Abbesses ( de l’abbaye de Montmartre fondée en 1155 ), Anglaises ( à Cambrai — des bénédictines anglaises ayant quitté l’Angleterre quand Henry VIII fonda l’église anglicane en 1539 se sont établies à Cambrai ) Bellefond ( 1658 – 1717, Marie Gigault de Bellefond, abbesse de Montmartre), Dames ( de l’abbaye de Montmartre, on n’en sort pas! ), Capucines ( de l’ordre franciscain fondé en 1528 ), Chassaines ( à Nîmes- les « chassaines » étaient les pensionnaires de l’orphelinat fondé par le chanoine Antoine Chassaing ), Filles du Calvaire ( ancien couvent situé rue de Turenne ; l’ordre fut créé par le Père Joseph, éminence grise de Richelieu, en 1617 ), Feuillantines ( religieuses originaires de l’abbaye des Feuillants à Toulouse ), Filles Saint-Thomas ( couvent de sœurs dominicaines créé en 1640), Haudriettes ( religieuses de l’ordre de l’Assomption-de-Notre-Dame fondé en 1306 par Étienne Haudry —preuve que Clo-clo, Jupé et Balladur n’ont rien inventé ), Jussienne ( du nom déformé de sainte Marie l’Égyptienne devenue Gibecienne puis Jussienne à laquelle une chapelle était vouée et qui fut détruite en 1792 ), Louise de Marillac ( 1591 – 1660, sainte Louise de Marillac, collaboratrice de saint Vincent de Paul, fonda avec lui la congrégation des Filles de la Charité ), Miredames ( à Castres — du nom corrompu du couvent des « Mineures Dames »), Nonnains d’Hyères ( du nom des jeunes nonnes, plaisamment appelées nonnains, de la succursale du couvent de l’abbaye d’Yerres fondée en 1182), Réparatrices ( à Pau — religieuses du couvent des Dames Réparatrices ), Sœur Catherine-Marie ( petite sœur des pauvres de la basilique du Sacré-Cœur de Montmartre, née Renée Lechartier, décédée en 1971), Sœur Rosalie ( 1785 – 1856, née Jeanne Marie Rendu, religieuse de Saint-Vincent-de-Paul ), Trois Maries ( à Orléans — trois statuettes de la Vierge Marie, Marie-Madeleine et Marie-Salomé ornaient une niche dans cette rue ), Ursulines ( de l’ancien couvent créé en 1627 et démoli à la Révolution).

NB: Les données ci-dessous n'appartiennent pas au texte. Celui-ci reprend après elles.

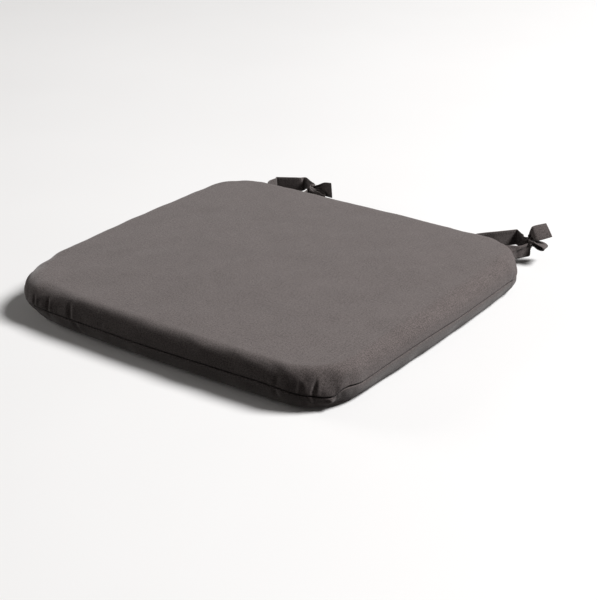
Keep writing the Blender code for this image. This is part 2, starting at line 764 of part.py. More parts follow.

■ les femmes « de mauvaise vie »

Chantelouve ( à Valence — la « louve » en question est celle qui essayait d’attirer les passants dans un des lupanars de la rue ), Demoiselles ( à Toulouse — ces demoiselles étaient plus que légères et offraient leurs charmes aux ouvriers venus creuser le canal du Midi vers 1670), Panier-Fleuri ( à Tours —ancienne rue de la Pisserie au Moyen Âge où des « femmes folieuses et deshonestes se habandonnaient à fere péché de leur corps et à pratiquer paillardises et putaceries » ; au XVIIIè siècle, une maison portait un panier fleuri comme enseigne ), Pélican ( déformation de « Poil au Con » ; la rue abritait des étuves et bordels ), Petit-Musc ( déformation de « pute-y-muse », du verbe muser, « flâner, musarder »), Repenties ( à Valence — il y avait là un hôpital-prison où on enfermait les filles de mauvaise vie jusqu’à ce qu’on les juge « repenties »).

■ les philanthropes

Brignole (1822-1888, Mme de Brignole-Sale, épouse du financier italien Galliera ; son fils ayant décidé de ne pas hériter de la fortune paternelle, elle finança l’orphelinat Saint-Philippe, une maison de retraite pour religieux à Meudon, un hôpital à Clamart, des maisons dites « ouvrières », un musée parisien qui porte son nom marital, deux hôpitaux à Gènes, etc.), Élisa Lemonnier (1805-1865, née Élisa Grimail, a fondé des écoles professionnelles pour jeunes filles ), Eugénie Legrand ( 1898-1933, infirmière à l’hôpital Tenon qui mourut victime du devoir), Florence Blumenthal ( 1873-1930, Américaine philanthrope, elle créa des Bourses pour les jeunes artistes ), Furtado-Heine (1821-1896, prénommée Charlotte, fille et femme de banquier, elle créa une fondation, une crèche et une école pour jeunes aveugles et contribua à la création de l’Institut Pasteur ), Galliera ( cf. en tête du paragraphe Mme Brignole ), Jeanne Jugan ( 1792-1870, fondatrice en 1839 de la congrégation des Petites sœurs des pauvres ), Marie de Miribel ( 1872-1959, fondatrice de l’œuvre de la Croix-Saint-Simon ).

■ les résistantes

Contre l’occupation allemande et d’autres.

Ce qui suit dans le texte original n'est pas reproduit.